_ROWS_.
···

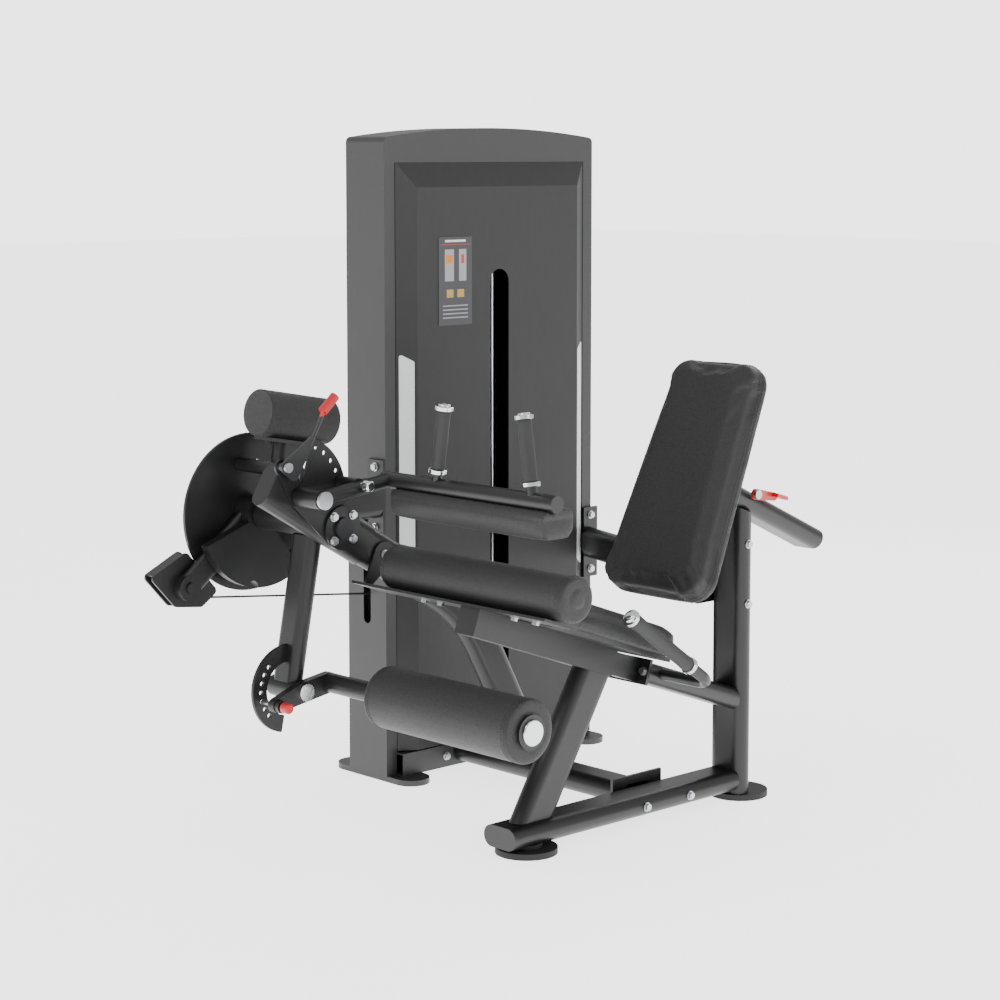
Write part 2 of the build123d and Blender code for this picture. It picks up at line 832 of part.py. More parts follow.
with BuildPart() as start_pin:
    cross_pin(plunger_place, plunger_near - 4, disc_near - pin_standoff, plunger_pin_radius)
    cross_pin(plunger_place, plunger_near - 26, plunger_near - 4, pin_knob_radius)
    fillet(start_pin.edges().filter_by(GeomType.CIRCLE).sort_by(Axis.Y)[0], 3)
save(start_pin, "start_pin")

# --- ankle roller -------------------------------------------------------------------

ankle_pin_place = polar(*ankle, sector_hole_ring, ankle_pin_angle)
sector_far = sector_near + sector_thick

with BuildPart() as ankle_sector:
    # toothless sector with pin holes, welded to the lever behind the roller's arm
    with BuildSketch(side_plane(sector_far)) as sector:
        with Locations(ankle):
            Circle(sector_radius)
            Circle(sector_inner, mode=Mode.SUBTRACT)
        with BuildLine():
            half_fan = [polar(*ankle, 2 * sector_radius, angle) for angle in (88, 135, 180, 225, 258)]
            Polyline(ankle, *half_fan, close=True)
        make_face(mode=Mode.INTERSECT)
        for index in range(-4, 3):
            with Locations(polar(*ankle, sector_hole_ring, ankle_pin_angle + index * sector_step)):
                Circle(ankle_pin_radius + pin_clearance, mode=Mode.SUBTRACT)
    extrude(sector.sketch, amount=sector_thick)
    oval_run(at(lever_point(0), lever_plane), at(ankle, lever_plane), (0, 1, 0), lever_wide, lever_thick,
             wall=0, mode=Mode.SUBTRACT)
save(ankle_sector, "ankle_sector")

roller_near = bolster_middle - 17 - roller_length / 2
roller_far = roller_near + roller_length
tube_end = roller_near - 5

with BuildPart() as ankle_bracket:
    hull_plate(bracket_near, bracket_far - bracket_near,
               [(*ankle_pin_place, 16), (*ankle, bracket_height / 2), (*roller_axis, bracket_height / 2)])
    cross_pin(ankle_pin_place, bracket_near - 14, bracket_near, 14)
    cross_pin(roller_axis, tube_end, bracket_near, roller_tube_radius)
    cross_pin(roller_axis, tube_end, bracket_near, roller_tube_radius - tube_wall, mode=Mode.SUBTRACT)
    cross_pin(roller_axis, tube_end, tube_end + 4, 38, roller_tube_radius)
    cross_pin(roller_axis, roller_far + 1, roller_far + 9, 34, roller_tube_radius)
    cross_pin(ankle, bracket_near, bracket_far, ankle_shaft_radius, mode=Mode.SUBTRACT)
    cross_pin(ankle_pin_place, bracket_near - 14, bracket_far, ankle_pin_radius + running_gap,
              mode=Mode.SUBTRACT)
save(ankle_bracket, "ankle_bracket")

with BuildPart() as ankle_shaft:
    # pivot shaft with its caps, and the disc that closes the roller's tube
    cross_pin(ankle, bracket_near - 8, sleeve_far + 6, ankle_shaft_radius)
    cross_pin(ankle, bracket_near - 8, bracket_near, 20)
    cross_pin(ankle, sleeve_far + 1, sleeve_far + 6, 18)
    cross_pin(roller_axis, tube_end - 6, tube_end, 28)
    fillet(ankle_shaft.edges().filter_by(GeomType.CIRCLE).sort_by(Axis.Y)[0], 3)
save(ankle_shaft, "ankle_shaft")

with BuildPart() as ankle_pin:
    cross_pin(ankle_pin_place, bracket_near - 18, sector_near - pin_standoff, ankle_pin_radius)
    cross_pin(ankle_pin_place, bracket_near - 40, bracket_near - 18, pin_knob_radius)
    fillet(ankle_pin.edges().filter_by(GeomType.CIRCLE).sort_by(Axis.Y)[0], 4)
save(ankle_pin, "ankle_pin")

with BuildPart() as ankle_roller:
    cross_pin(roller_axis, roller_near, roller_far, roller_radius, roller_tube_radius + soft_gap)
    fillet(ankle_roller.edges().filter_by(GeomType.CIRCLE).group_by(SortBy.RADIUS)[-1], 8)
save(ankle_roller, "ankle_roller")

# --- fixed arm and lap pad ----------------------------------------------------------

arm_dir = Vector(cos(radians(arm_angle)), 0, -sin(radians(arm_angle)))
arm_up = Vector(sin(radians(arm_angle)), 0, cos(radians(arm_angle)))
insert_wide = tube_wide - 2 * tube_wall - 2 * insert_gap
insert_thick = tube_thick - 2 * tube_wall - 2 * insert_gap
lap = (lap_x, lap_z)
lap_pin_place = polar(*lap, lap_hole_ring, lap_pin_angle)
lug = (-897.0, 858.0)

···

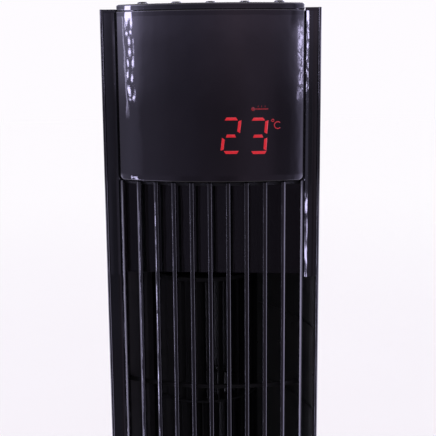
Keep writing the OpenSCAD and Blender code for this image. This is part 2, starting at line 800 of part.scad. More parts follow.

···

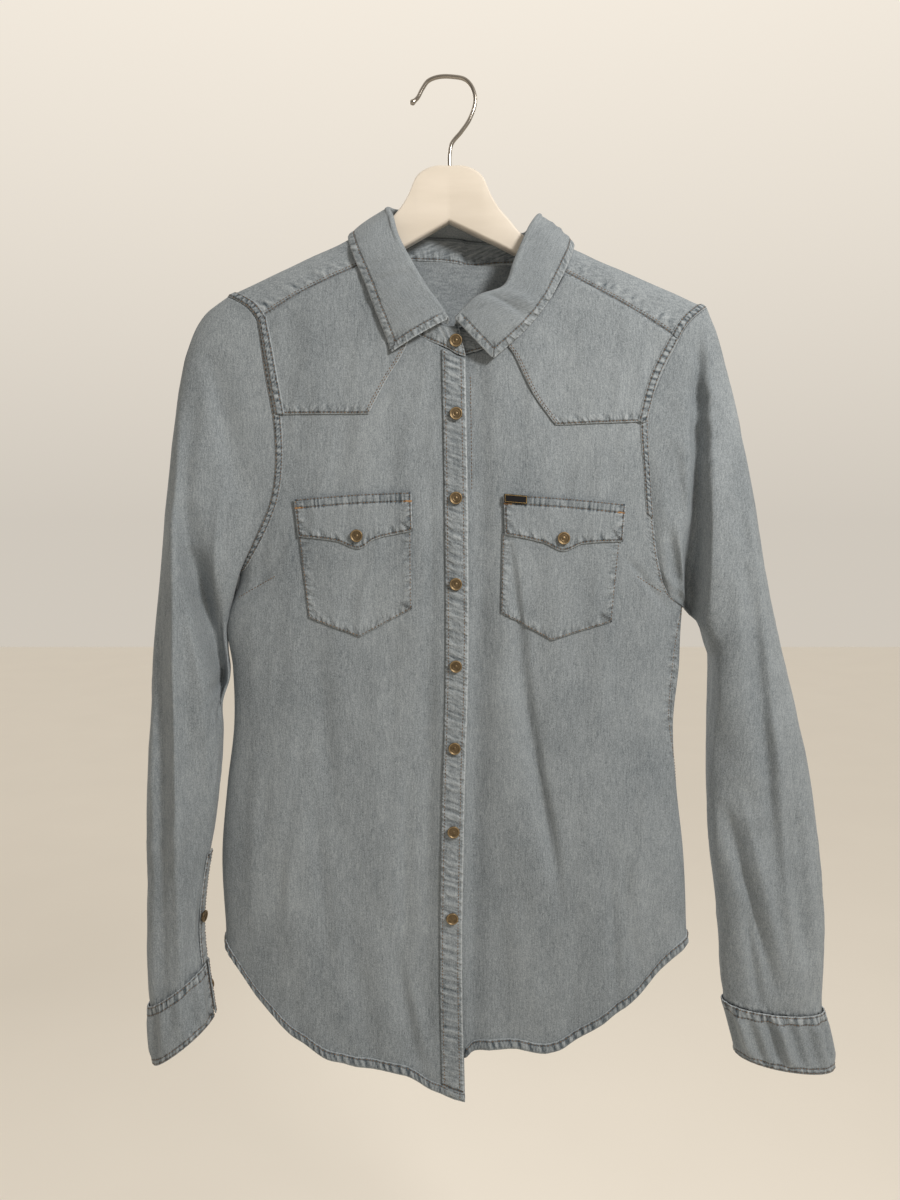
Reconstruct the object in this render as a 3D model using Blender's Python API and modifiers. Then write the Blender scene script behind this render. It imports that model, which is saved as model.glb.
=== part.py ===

···

_TASK_.
Retype the entries above exactly, but only from the line containing "Write part 2" through the line containing "sector_far = sector_near + sector_thick", both included.

_RESULT OF THE TASK_.
Write part 2 of the build123d and Blender code for this picture. It picks up at line 832 of part.py. More parts follow.
with BuildPart() as start_pin:
    cross_pin(plunger_place, plunger_near - 4, disc_near - pin_standoff, plunger_pin_radius)
    cross_pin(plunger_place, plunger_near - 26, plunger_near - 4, pin_knob_radius)
    fillet(start_pin.edges().filter_by(GeomType.CIRCLE).sort_by(Axis.Y)[0], 3)
save(start_pin, "start_pin")

# --- ankle roller -------------------------------------------------------------------

ankle_pin_place = polar(*ankle, sector_hole_ring, ankle_pin_angle)
sector_far = sector_near + sector_thick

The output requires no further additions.